After, my girl and I walked out into the evening feeling that we don’t actually have any emotional or intellectual skin in it, the Mother-Whore-Virgin stuff, I mean. Because it is unimportant to our lives, we just accept that there are such female “Ur-roles” or “archetypes”, that there really is a “Trinity of femaleness”, that there is some link between three archetypes. But it doesn’t matter.
On the other hand, this female trinity, these three female roles, are strange, are they not?
Beyond an organization such as Christianity’s power to impose the rhetorical structure of its beliefs, does it, has it, could such imagery have ever spoken to, of, about human femaleness at all? Did it ever even refer to anything at all outside christian belief structure?
Put aside personal discontents and troubles that might be due to problematic psychic or organic programming systems and I, personally, have and Karine, personally, has never linked “Mother,Whore,Virgin” without some sort of prompting to imply that it had some fundamental psychic importance. We asked each other as we waited for the bus. Instead of smoking.
Also, left to herself, my girl told me, without prompting, that she might reference, then link, something like “Woman-Mother-Girl” as life-steps, like “Man-Father-Boy”, descriptive of situation, but by no means prescriptive of condition or role. Me, neither.
We don’t think we are any more alone in our reflections than we are on public transportation, either.
In pornography, which is mostly all about what males want to see, and to which my girl is indifferent, you’d think some sort of Mother-Whore-Virgin sweat would show up if it had even minimal draw value.
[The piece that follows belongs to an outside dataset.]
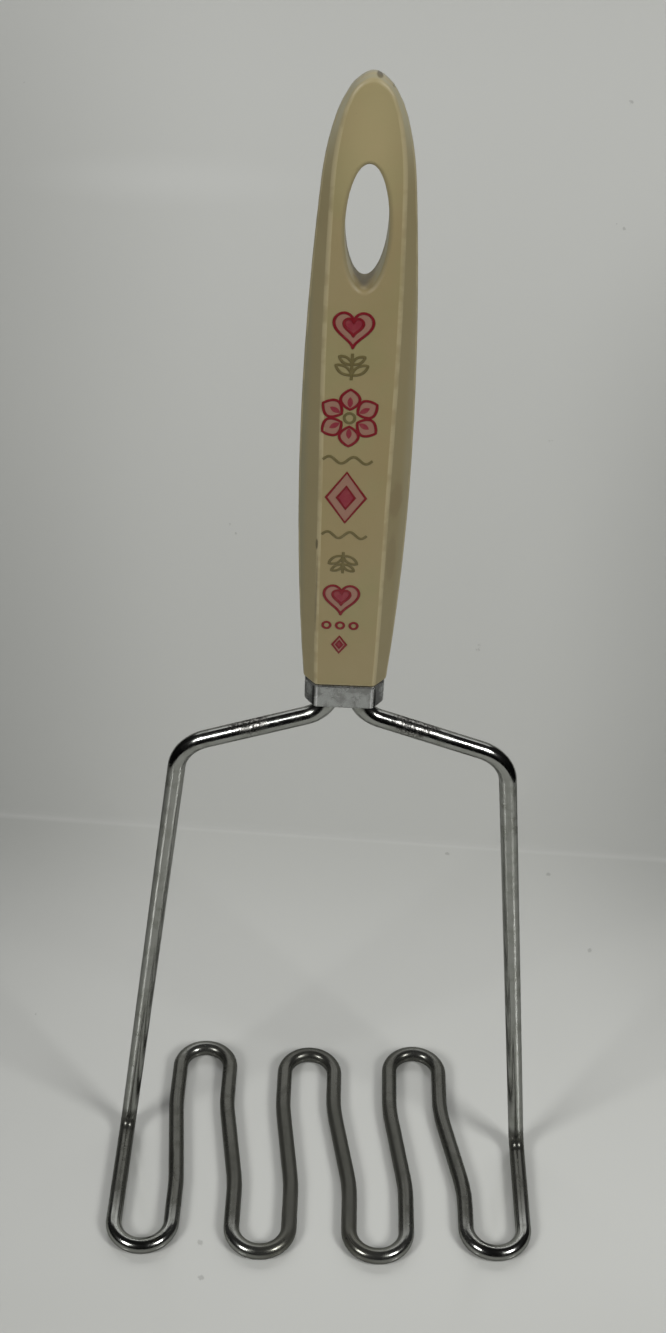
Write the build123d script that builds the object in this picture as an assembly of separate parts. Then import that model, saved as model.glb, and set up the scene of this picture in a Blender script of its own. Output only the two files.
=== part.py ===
from build123d import *
from math import cos, hypot, pi, sqrt
import os

# Potato masher that stands on its wire head. Millimetres, +Z up.
# The origin is on the table, under the handle and in the middle of the head.
# The front of the handle faces -Y.

# Wire: one length of stock, bent into head, frame and two tangs
# Its section has many flat sides that touch the round wire's outline, and lies on one of them
wire_diameter = 3.6
wire_radius = wire_diameter / 2
wire_side_count = 18
wire_corner_radius = wire_radius / cos(pi / wire_side_count)

# Head: front turns and back turns of the wire, lying on the table
# Hand bending leaves each turn a little longer or shorter than half the head's depth
front_pitch = 27.0
front_turn_radius = 6.6
front_turn_reach_shares = (1.01, 1.02, 1.02, 0.95)
back_pitch = 26.2
back_turn_radius = 6.2
back_turn_shift = 3.6
back_turn_reach_shares = (0.995, 0.965, 1.02)
head_depth = 58.7
sway_span = 23.0
sway_radius = 36.0
foot_bend_radius = 4.0

# Frame: two splayed uprights and two sloping arms, up to the tangs
# The feet stand a little behind the handle, the left one further than the right one
shoulder_half_span = 32.6
shoulder_shift = 0.5
shoulder_height = 123.8
shoulder_bend_radius = 9.0
foot_set_back = 4.5
foot_skew = 0.85
arm_rise = 10.4
tang_gap = 0.8
tang_half_spacing = wire_radius + tang_gap / 2
tang_bend_radius = 7.5
tang_length = 34.5
tang_corner_height = shoulder_height + arm_rise

# Ferrule: drawn octagonal cup under the handle
ferrule_rise_above_arms = 3.5
ferrule_height = 5.3
ferrule_half_width = 7.6
ferrule_half_depth = 4.3
ferrule_side_half_flat = 1.6
ferrule_bevel_run = 2.0
ferrule_wall = 0.6
ferrule_floor = 0.8
ferrule_bottom_rounding = 0.7
ferrule_slot_clearance = 0.25
ferrule_bottom_height = tang_corner_height + ferrule_rise_above_arms

# Handle: octagonal moulding, outline seen from the front
handle_gap = 0.3
handle_length = 114.1
belly_height_share = 0.409
neck_height_share = 0.852
handle_end_half_width = 7.9
handle_belly_half_width = 9.85
handle_neck_half_width = 7.58
handle_nose_radius = 4.5
handle_end_height = ferrule_bottom_height + ferrule_height + handle_gap
handle_belly_height = handle_end_height + belly_height_share * handle_length
handle_neck_height = handle_end_height + neck_height_share * handle_length
handle_tip_height = handle_end_height + handle_length

# Handle: outline seen from the side, an arc from the end to the flank and a straight taper above
handle_end_half_depth = 4.5
flank_height_share = 0.471
handle_flank_half_depth = 4.5
handle_tip_half_depth = 2.2
handle_flank_height = handle_end_height + flank_height_share * handle_length

# Handle: bevels between the side flats and the front and back faces
side_half_flat_at_end = 1.6
side_half_flat_at_tip = 0.7
bevel_half_depth_at_end = 6.4
bevel_half_depth_at_tip = 2.6
bevel_run_at_end = 3.8
bevel_run_at_belly = 3.9
bevel_run_at_neck = 2.05
bevel_run_at_tip = 0.8

# Handle: hang hole, spigot and tang bores
hang_hole_drop = 24.15
hang_hole_half_width = 3.55
hang_hole_half_height = 10.3
hang_hole_rounding = 0.9
hang_hole_height = handle_tip_height - hang_hole_drop
spigot_rise_above_floor = 0.9
fit_clearance = 0.05
bore_end_clearance = 0.5

# Every cut runs past the surface by this much
overrun = 2.0

output_folder = "parts"


def bent_path(corners, radii):
    """Straight runs joined by tangent arcs, one arc of the given radius at each inner corner."""
    edges = []
    last = corners[0]
    for before, corner, after, radius in zip(corners, corners[1:], corners[2:], radii):
        arriving = (corner - before).normalized()
        leaving = (after - corner).normalized()
        half_turn_cos = sqrt((1 + arriving.dot(leaving)) / 2)
        half_turn_sin = sqrt((1 - arriving.dot(leaving)) / 2)
        setback = radius * half_turn_sin / half_turn_cos
        arc_start = corner - arriving * setback
        arc_end = corner + leaving * setback
        arc_middle = corner + (leaving - arriving).normalized() * (radius / half_turn_cos - radius)
        if (arc_start - last).length > fit_clearance:
            edges.append(Line(last, arc_start))
            last = arc_start
        edges.append(ThreePointArc(last, arc_middle, arc_end))
        last = arc_end
    edges.append(Line(last, corners[-1]))
    return Wire(edges)


def head_corners():
    """Corners of the head from the left foot to the right foot, with the radius of each bend."""
    front_turn_count = len(front_turn_reach_shares)
    corners = []
    radii = []
    for turn, front_share in enumerate(front_turn_reach_shares):
        front_middle = (turn - (front_turn_count - 1) / 2) * front_pitch
        front_line = -front_share * head_depth / 2
        left_leg = front_middle - front_turn_radius
        right_leg = front_middle + front_turn_radius
        if turn > 0:
            corners.append(Vector(left_leg, -sway_span / 2, wire_radius))
            radii.append(sway_radius)
        corners.append(Vector(left_leg, front_line, wire_radius))
        corners.append(Vector(right_leg, front_line, wire_radius))
        radii += [front_turn_radius, front_turn_radius]
        if turn < front_turn_count - 1:
            back_middle = (turn - (front_turn_count - 2) / 2) * back_pitch - back_turn_shift
            back_line = back_turn_reach_shares[turn] * head_depth / 2
            back_left_leg = back_middle - back_turn_radius
            back_right_leg = back_middle + back_turn_radius
            corners.append(Vector(right_leg, -sway_span / 2, wire_radius))
            corners.append(Vector(back_left_leg, sway_span / 2, wire_radius))
            corners.append(Vector(back_left_leg, back_line, wire_radius))
            corners.append(Vector(back_right_leg, back_line, wire_radius))
            corners.append(Vector(back_right_leg, sway_span / 2, wire_radius))
            radii += [sway_radius, sway_radius, back_turn_radius, back_turn_radius, sway_radius]
    return corners, radii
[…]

But it doesn’t seem to.
Photo removed by request
As far as we can tell, men mostly like visualizing every type of penetration and its foreplay in every possible pose, moment, place and social role – not different, except in respect to anatomy, when it comes to male-male sex (which my girl, rather disconcertingly, seems to like out of the corner of her eye) or even when it comes to imagining female-female sex.
Step- mothers, fathers, daughters and sons figure a lot, reflecting social facts, and I think “cougar” – sexually aggressive mature females – has replaced “whore” in the popular imagination except as erotic insult, “Mother” (MILF) or “virgin” are age categories more than anything else, like “teen” or “mature”. So.
This Mother-Whore-Virgin stuff is strange, just as LNI’s performance shows.
As we changed to the metro at Porte d’Italie, Karine and I concluded that unless somebody tells you to believe there’s anything humanly fundamental in “Mother-Whore-Virgin”, anything beyond the rhetorical expression of the peculiar sexual beliefs of a religion there, there isn’t.